How’s the Market In: Sunnyside


Sunnyside is a relatively quiet residential neighborhood lined with single-family houses. It sits just north of City College (check out this map for the area) and is in close proximity to Hwy 280 and downtown Glen Park. The area is popular with first-time home buyers seeking starter homes, as well as long-time residents who appreciate the close-knit community feel. (The most recent high-profile project was the renovation of the Sunnyside Conservatory on Monterey.)

Monterey Boulevard is the dividing line between the north and south portions of Sunnyside. There’s a Safeway on Monterey between Foerster and Gennessee, as well as some restaurants and services. In general, the north part of Sunnyside commands the highest property prices, particularly for homes on blocks that are only a few blocks away from the Glen Park BART station. Property values tend to fall a bit on the south end, especially the closer you get to 280.

A total of 35 houses have sold this year in Sunnyside, at an average of $682,722. This is the norm for the area, as an average of 45 homes per year have sold since 2007. There are currently a dozen houses, four TICs and two condos on the market. The houses range in price from $480,000 for a 2BR/1BA, 995-sq foot short sale home, to $899,000 for a 3BR/2BA, 1700-square foot home on Joost at Congo that’s been sitting for the past 245 days.

Sunnyside is the go-to ‘hood for buyers who have been priced out of Noe Valley, Glen Park and even Bernal Heights. You tend to get more for your money in Sunnyside; additionally, the other three neighborhoods don’t have much inventory at all in the popular $600,000-$800,000 price range, let alone for single-family homes. My pick these days is at 459 Joost (above photo), which is a 2BR/1BA, 1120-sq foot home with panoramic views, a brick courtyard entry, and in walking distance to downtown Glen Park. Listed at $649,000, the home seems like a very fair deal.

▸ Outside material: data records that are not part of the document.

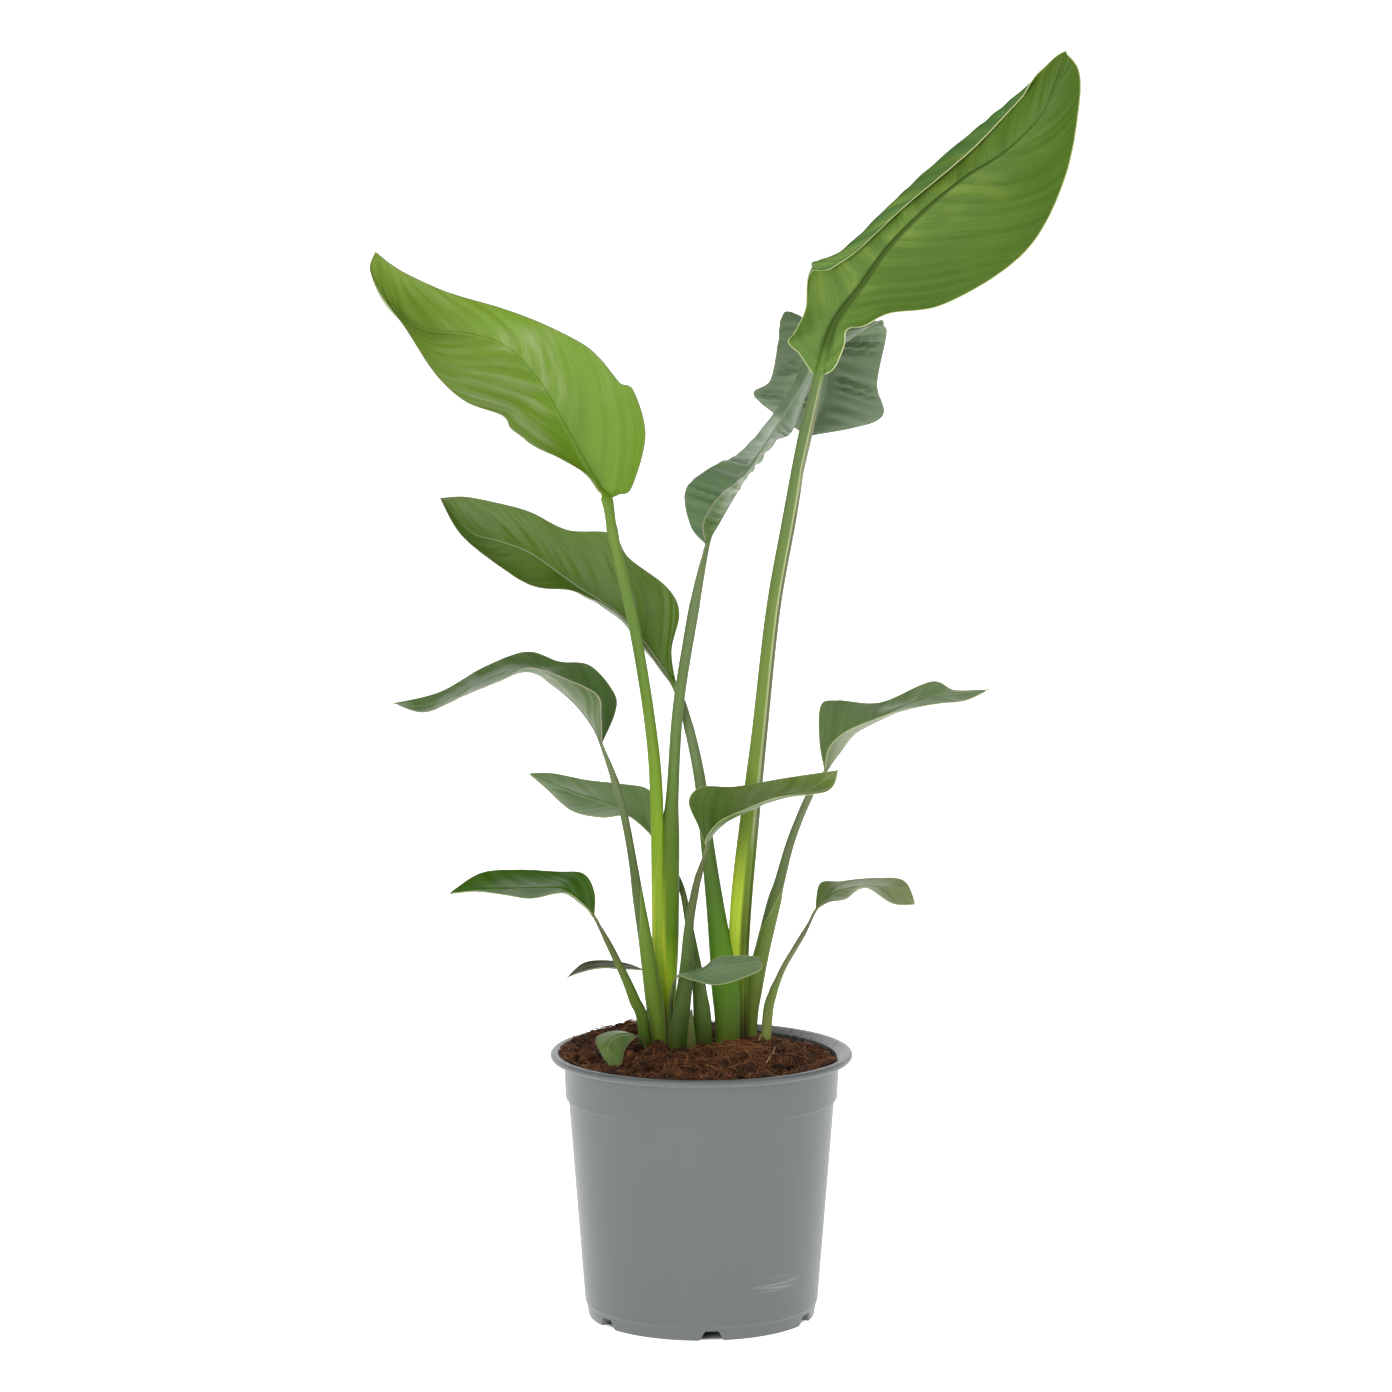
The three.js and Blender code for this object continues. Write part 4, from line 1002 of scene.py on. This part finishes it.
def moulded_polypropylene(name, settings):
    """Grey polypropylene, injection moulded in a polished tool.

    It gives the eye a satin grey with slow clouds where the melt flowed, a
    fine grain, one handling scuff low down, and soil dust inside the rim. The
    grain is drawn about 1 mm wide, coarser than the real one, so that it shows.
    """
    material, node = new_finish(name, IOR=1.49)
    spot = node("TexCoord", output="Object")
    axes = node("SeparateXYZ", (spot,), output=None)
    # Clouds 70 mm wide, drawn out upwards, the way the melt ran.
    tall = node("Mapping", {"Vector": spot, "Scale": (9.0, 9.0, 3.0)})
    cloud = node("TexNoise", {"Vector": tall, "Scale": 1.6, "Detail": 4.0})
    grain = node("TexNoise", {"Vector": spot, "Scale": 1 / (1.11 * MM), "Detail": 2.0})
    body = under_grey(node, tuple(settings.colour), cloud, 0.3, 0.7, 0.95)

    # Scuff: pale lines about 45 mm long and 2 mm apart, almost level, where pots rub together.
    centre = Vector((46.0, -58.0, 33.0)) * MM
    level = node("Mapping", {"Vector": spot, "Rotation": (0.0, 0.3, 0.0), "Scale": (22.0, 22.0, 520.0)})
    lines = node("TexNoise", {"Vector": level, "Scale": 1.0, "Detail": 2.0})
    thin = node("MapRange", (lines, 0.44, 0.58))
    # It fades out 18 mm to the sides and 5 mm up and down from its centre.
    off = node("VectorMath", (spot, centre), LESS)
    off = node("VectorMath", (off, (56.0, 30.0, 190.0)), TIMES)
    near = node("MapRange", (node("VectorMath", (off,), LENGTH, "Value"), 1.0, 0.3))
    scuff = node("Math", (node("Math", (thin, near), TIMES), 0.6), TIMES)

    # Soil dust, on the inside above the soil only: specks about 4 mm wide.
    flat = node("CombineXYZ", (axes["X"], axes["Y"]))
    radius = node("VectorMath", (flat,), LENGTH, "Value")
    slope = node("MapRange", (axes["Z"], 165.4 * MM, 168.4 * MM, 85.6 * MM, 91.2 * MM))
    inside = node("Math", (radius, slope), {"operation": "LESS_THAN"})
    above = node("MapRange", (axes["Z"], 150 * MM, 160 * MM))
    specks = node("TexNoise", {"Vector": spot, "Scale": 1 / (3.85 * MM), "Detail": 4.0})
    dirt = node("MapRange", (specks, 0.52, 0.66))
    dust = node("Math", (node("Math", (inside, above), TIMES), dirt), TIMES)

    body = painted(node, body, (scuff, linear("#a9adac")), (dust, linear("#3b2a1e")))
    rough = node("MapRange", (cloud, 0.3, 0.7, 0.34, 0.42))
    bump = node("Bump", {"Strength": 0.2, "Distance": 0.05 * MM, "Height": grain})
    return finished(material, Base_Color=body, Roughness=rough, Normal=bump)


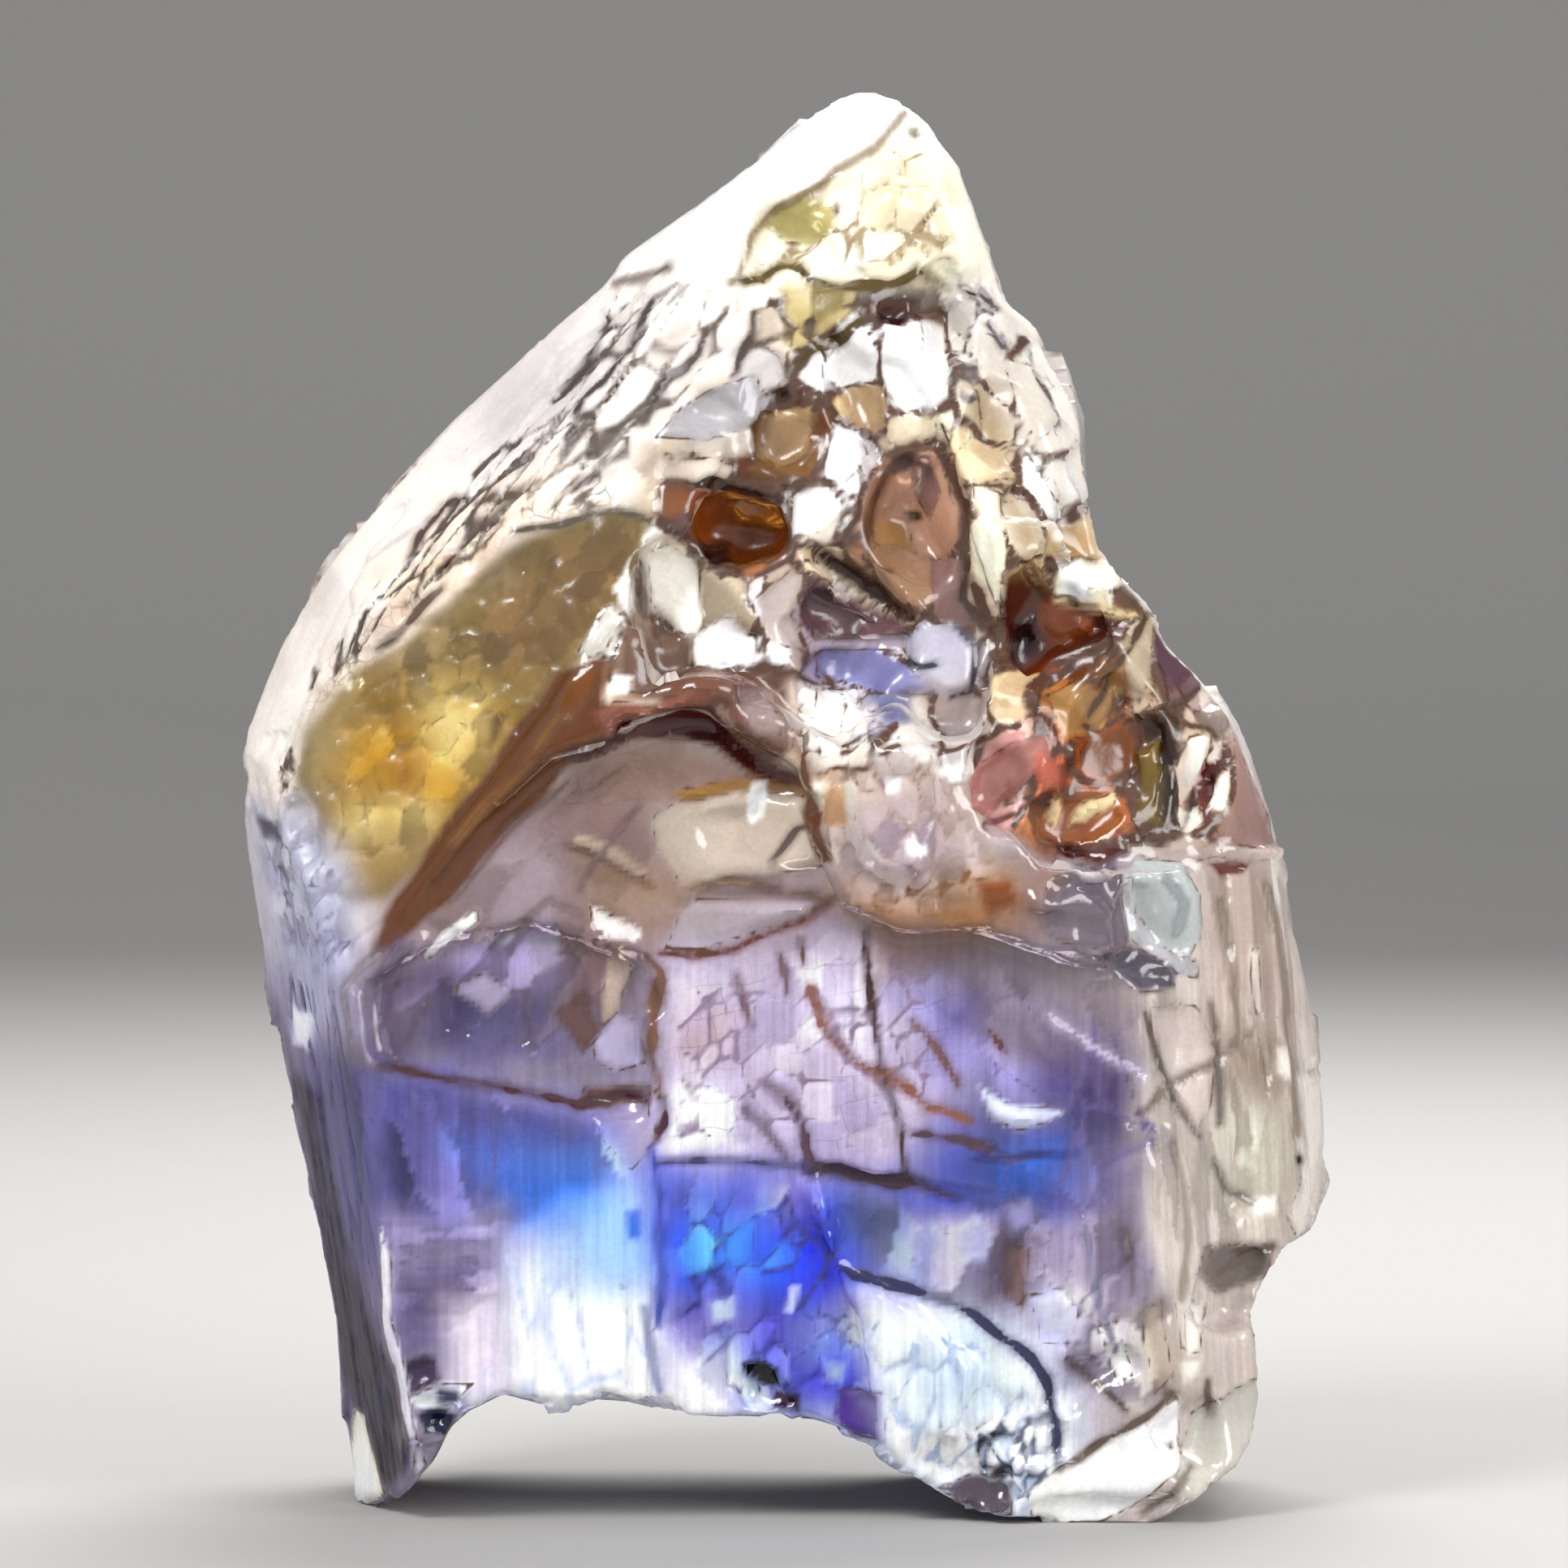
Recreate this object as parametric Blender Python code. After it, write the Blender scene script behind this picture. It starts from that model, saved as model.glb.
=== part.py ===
# Rough tanzanite crystal: one natural piece, broken off its matrix, standing upright.
# The crystal stands on the foot of a thin left blade and on the underside of its right lobe.
# +X is to the right, the front looks towards -Y, +Z is up. Sizes below are in millimetres.

import math
import random

import bpy
import bmesh
from mathutils import Euler, Matrix, Vector
from mathutils.bvhtree import BVHTree

MM = 0.001

# Driving dimensions
FRONT_Y = -5.3
BACK_Y = 5.5
RECESS_Y = -4.55
RECESS_NORMAL = (0.02, -1.0, 0.03)
RECESS_POINT = (0.0, RECESS_Y, 7.0)
SLAB_SINK = 0.22

# Chips whose half size passes this get finer facets; corners move by this share of the radius
FINE_FACET_SIZE = 1.45
FACET_SHAKE = 0.16

# Front outline, counter-clockwise as seen from the front, as (x, z)
SPIKE = [
    (-7.40, 0.00), (-7.92, 0.00), (-8.08, 1.42), (-8.31, 3.57), (-8.77, 5.80), (-9.24, 8.02),
    (-9.76, 10.99), (-10.02, 12.60), (-10.02, 12.95), (-9.88, 13.33),
]
ETCHED_SLOPE = [
    (-9.92, 14.18), (-9.69, 14.77), (-9.25, 15.81), (-9.00, 16.26), (-8.37, 17.29), (-7.43, 18.44),
    (-6.14, 19.89), (-4.55, 21.37), (-3.14, 22.53), (-2.98, 22.86), (-1.97, 23.57), (-0.50, 24.64),
    (0.24, 25.35), (1.05, 25.91), (1.57, 26.00),
]
RIGHT_SLOPE = [
    (2.09, 25.82), (2.61, 25.41), (3.20, 24.52), (3.50, 23.52), (3.75, 22.93), (4.03, 22.14),
    (4.61, 21.67), (5.18, 20.33), (5.35, 19.74), (5.50, 18.41), (5.68, 17.66), (6.02, 17.15),
    (6.69, 16.48), (6.99, 15.74), (7.43, 15.35), (8.02, 14.62), (8.54, 13.66), (9.06, 12.33),
    (9.33, 11.70),
]
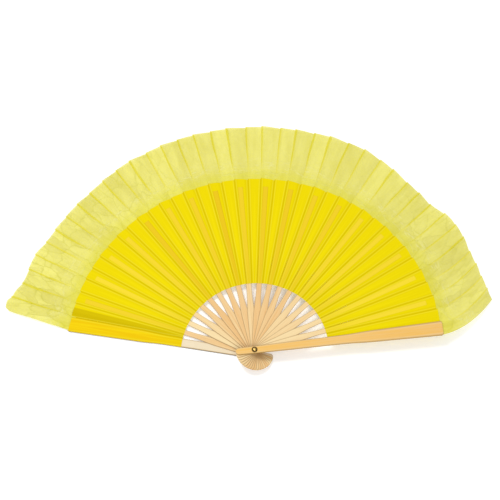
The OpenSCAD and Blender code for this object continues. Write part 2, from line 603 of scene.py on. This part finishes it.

The short sale/foreclosure wave hasn’t spared Sunnyside; the neighborhood has had its fair share of such sales over the past two years. But again, the number of homes sold this year appears to be on track. Fourteen homes were withdrawn or expired from the market this year, eight of which had been listed at more than $700,000. I think Sunnyside will continue to hold its own, as San Francisco simply never has enough inventory to meet first-time home buyers’ needs.